D. Anti-lapse Statute
    Based upon this Court's conclusion that the testator intended his sister and/or her heirs to inherit the property in question, we also determine that the provisions of West Virginia's anti-lapse statute, West Virginia Code 41-3-3, are applicable to this matter. That statute provides as follows:

        If a devisee or legatee die before the testator, or be dead at the time of making of the will, leaving issue who survive the testator, such issue shall take the estate devised or bequeathed, as the devisee or legatee would have done if he had survived the testator, unless a different disposition thereof be made or required by the will. And if the devise or bequest be made to two or more persons jointly, and one or more of them die without issue, or be dead at the time of the making of the will, the part of the estate so devised or bequeathed to him or them shall not go to the other joint devisees or legatees, but shall, in the case of a devise, descend and pass to the heirs at law, and, in the case of a bequest, go and pass to the personal representative, of the testator, as if he had died intestate, unless the will otherwise provides.

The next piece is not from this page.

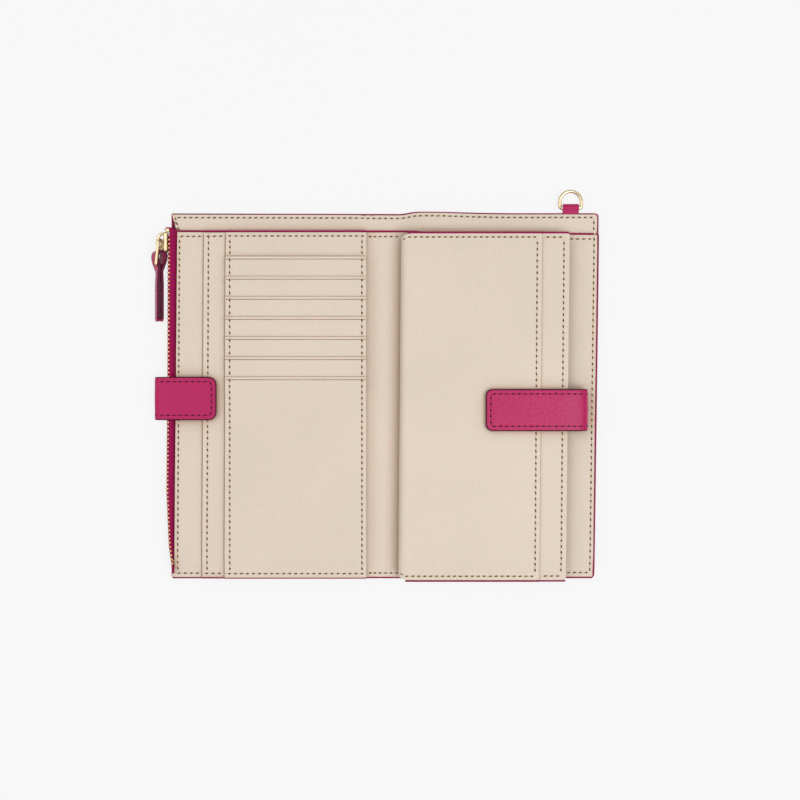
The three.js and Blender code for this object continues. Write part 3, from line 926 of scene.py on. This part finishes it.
def build_strap(name, lay, sides, tip, nodes, place):
    """A strap with its painted cut edge and its row of stitches."""
    low, high = sides
    middle = (low + high) / 2

    def crown(y):
        return 0.16 * math.cos(math.pi * (y - middle) / (high - low))

    def bent(co):
        base, _, normal = lay.at(co.x)
        height = co.z + crown(co.y) if co.z > STRAP / 2 else co.z
        return base + normal * height + Vector((0, co.y, 0))

    cuts = [lay.length * step / 70 for step in range(1, 70)]
    rows = [low + 1.0, low + 2.2, middle, high - 2.2, high - 1.0]
    outline = strap_outline(lay.length, low, high, tip, 0.42)
    piece = plate(f"{name}_leather", outline, 0.0, STRAP, "fuchsia", cuts, rows, 0.26, bent)
    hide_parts(*nodes)
    place(piece)

    edge = strap_outline(lay.length, low, high, tip, 0.36)
    points = []
    for start, end in zip(edge, edge[1:]):
        for s, y in divided(start, end, max(1, int(abs(end[0] - start[0]) / 0.7))):
            base, _, normal = lay.at(s)
            points.append(base + normal * STRAP * 0.5 + Vector((0, y, 0)))
    place(tube(f"{name}_paint", points, 0.46, "dark_paint_and_shade", sides=8, squash=1.45))

    seam = [(s, y, 0) for s, y in strap_outline(lay.length, low, high, tip * 0.6, 2.1)]
    # The dark beads are painted shade in the stitch holes; the others are the thread.
    for key, start, length, width, height, finish in (
        ("holes", 0.5, 1.35, 0.78, 0.07, "strap_hole_shade"), ("thread", 0.0, 1.5, 0.5, 0.14, "strap_thread")
    ):
        stitches = []
        for spot, along in along_path(seam, 2.75, start):
            base, tangent, normal = lay.at(spot.x)
            surface = base + normal * (STRAP + crown(spot.y)) + Vector((0, spot.y, 0))
            stitches.append((surface, tangent * along.x + Vector((0, along.y, 0)), normal))
        place(dashes(f"{name}_{key}", stitches, length, width, height, finish))


def build_straps():
    """Both straps bend back on themselves."""
    closure = Lay([(-96.2, 1.4), (-98.9, 1.4), (-100.7, 1.95), (-101.4, 3.35), (-100.8, 4.7), (-98.9, 5.25),
                   (-92.0, 5.35), (-84.0, 5.35), (-74.7, 5.3)], 1)

    def place_closure(obj):
        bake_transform(obj)

    nodes = ("closure_tab_wrap", "closure_tab_end")
    build_strap("closure_strap", closure, (-10.9, 8.4), 3.6, nodes, place_closure)

    pocket = Lay([(86.0, 4.5), (88.6, 4.7), (90.1, 5.6), (90.6, 7.1), (89.8, 8.5), (87.2, 9.4), (83.6, 10.0),
                  (79.5, 10.25), (64.0, 10.25), (46.1, 10.2)], -1)

    def place_pocket(obj):
        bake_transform(obj)

    nodes = ("pocket_tab_wrap", "pocket_tab_end")
    build_strap("pocket_strap", pocket, (-15.7, 2.9), 2.9, nodes, place_pocket)


# ---------------------------------------------------------------- zip

ZIP_LOW, ZIP_HIGH = -80.3, 75.2
TAPE_UNDER = 2.1  # height of the tape where it is sewn in below the base panel
TAPE_START = 0.8  # how far inside the teeth's outer faces the tape begins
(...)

    Based upon the provisions of the anti-lapse statute, where an intended devisee predeceases a testator, the property descends to the issue of the predeceased devisee unless a contrary intent was expressed. See Kubiczky v. Wesbanco Bank Wheeling, 208 W. Va. 456, 541 S.E.2d 334 (2000). Specifically, syllabus point one of Mrocko v. Wright, 172 W. Va. 616, 309 S.E.2d 115 (1983), provided: “W.Va.Code 41-3-3 [1923] provides that the heirs at law of a devisee or legatee who dies before the testator take such property as the joint devisee or legatee would have taken if he had survived the testator, unless a different disposition thereof be made or required by the will.”

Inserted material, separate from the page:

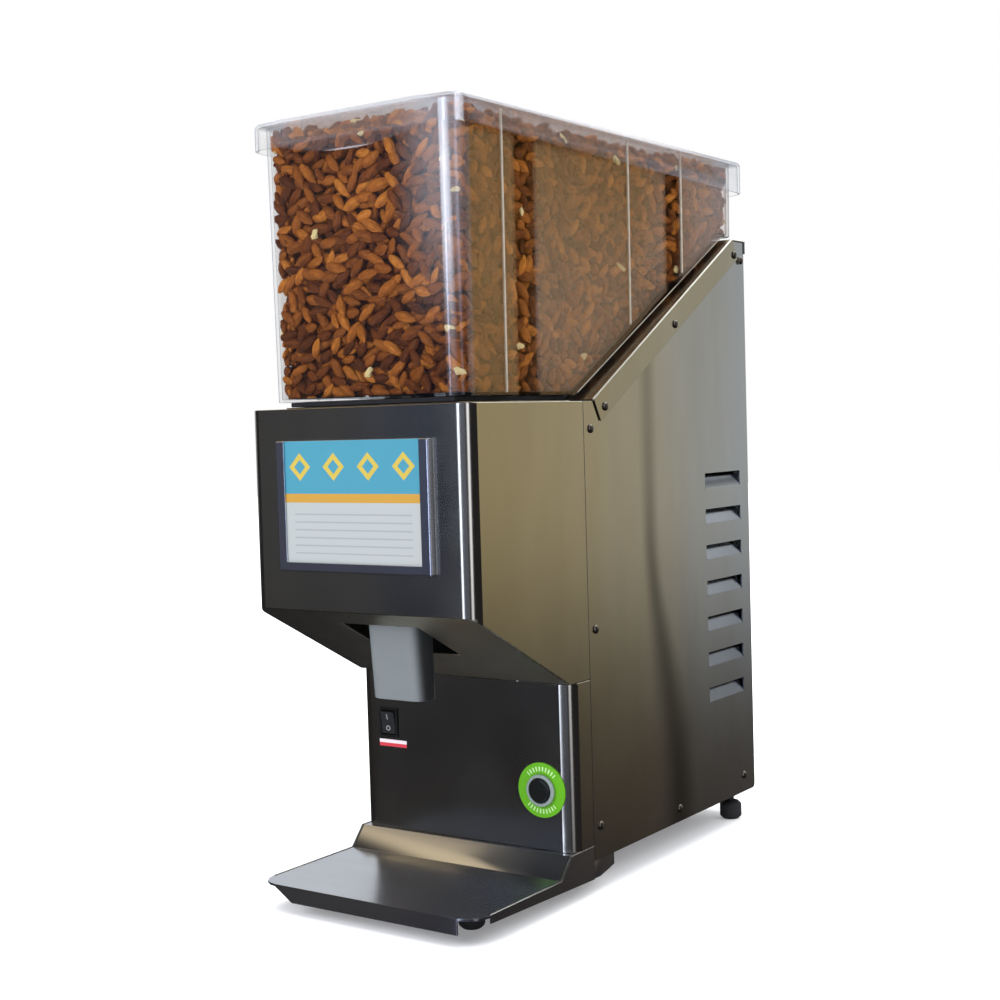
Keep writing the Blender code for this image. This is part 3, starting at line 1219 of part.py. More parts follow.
def motor_shelf():
    """Shelf across the case, folded down at both sides, that carries the motor."""
    profile = ((-INNER_HALF, SHELF_HEIGHT - SHELF_FLANGE), (-INNER_HALF, SHELF_HEIGHT, 2 * SHEET),
               (INNER_HALF, SHELF_HEIGHT, 2 * SHEET), (INNER_HALF, SHELF_HEIGHT - SHELF_FLANGE))
    return bent_sheet("motor_shelf", profile, "XZ", FRAME_FRONT - SHELF_MARGIN, FRAME_REAR + SHELF_MARGIN,
                      (0, SEAM, 0), "galvanised_steel")


def motor_cradle():
    """Two plates on the shelf, hollowed to the motor frame."""
    low = SHELF_HEIGHT + CLEARANCE
    radius = MOTOR_RADIUS + CLEARANCE
    reach = math.degrees(math.asin((SHAFT_HEIGHT - low - CRADLE_RISE) / radius))
    hollow = arc((0, SHAFT_HEIGHT), radius, reach - 180, -reach, 12)
    outline = [(hollow[0].x, low), (hollow[-1].x, low), *reversed(hollow)]
    for number, middle in enumerate((FRAME_FRONT + 2 * CRADLE_WIDTH, FRAME_REAR - 2 * CRADLE_WIDTH), 1):
        plate(f"motor_cradle_{number}", [outline], "XZ", middle - CRADLE_WIDTH / 2, middle + CRADLE_WIDTH / 2,
              "cast_aluminium")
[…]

    This Court has consistently held that any doubts regarding the application of the anti-lapse statute are to be “resolved in favor of normal operation of the statute, as liberally construed.” Kubiczky, 208 W. Va. at 461, 541 S.E.2d at 339. In Kubiczky, this Court quoted the North Carolina court in Early v. Bowen, 447 S.E.2d 167 (N.C. App. 1994) review denied, 454 S.E.2d 249 (N.C. 1995). The Early court held that “[a] testator who desires to prevent lapse must express such intent or provide for substitution of another devisee in language sufficiently clear to indicate what person or persons testator intended to substitute for the legatee dying in his lifetime; otherwise the anti-lapse statute applies.” Early, 447 S.E.2d at 170.

    In the present case, when Mr. Mosser executed his will, his sister Mrs. Phelps was still living. Upon her death, Mr. Mosser failed to execute another will. There is no alternate disposition   (See footnote 1)  of the real estate including within the will, and there is no indication that Mr. Mosser intended that the anti-lapse statute should not apply. We consequently hold that the anti-lapse statute does apply to permit the property in question to be devised to the Appellants, as the issue of Mrs. Phelps. We reverse the determination of the lower court and remand for entry of an order consistent with this opinion.

Reversed and remanded.


Footnote: 1

    Had Mr. Mosser intended to prevent Mrs. Phelps' children from obtaining the property, he could have included language in his will to the effect that in the event that Mrs. Phelps predeceased him, the real estate in question should be added to his residual estate.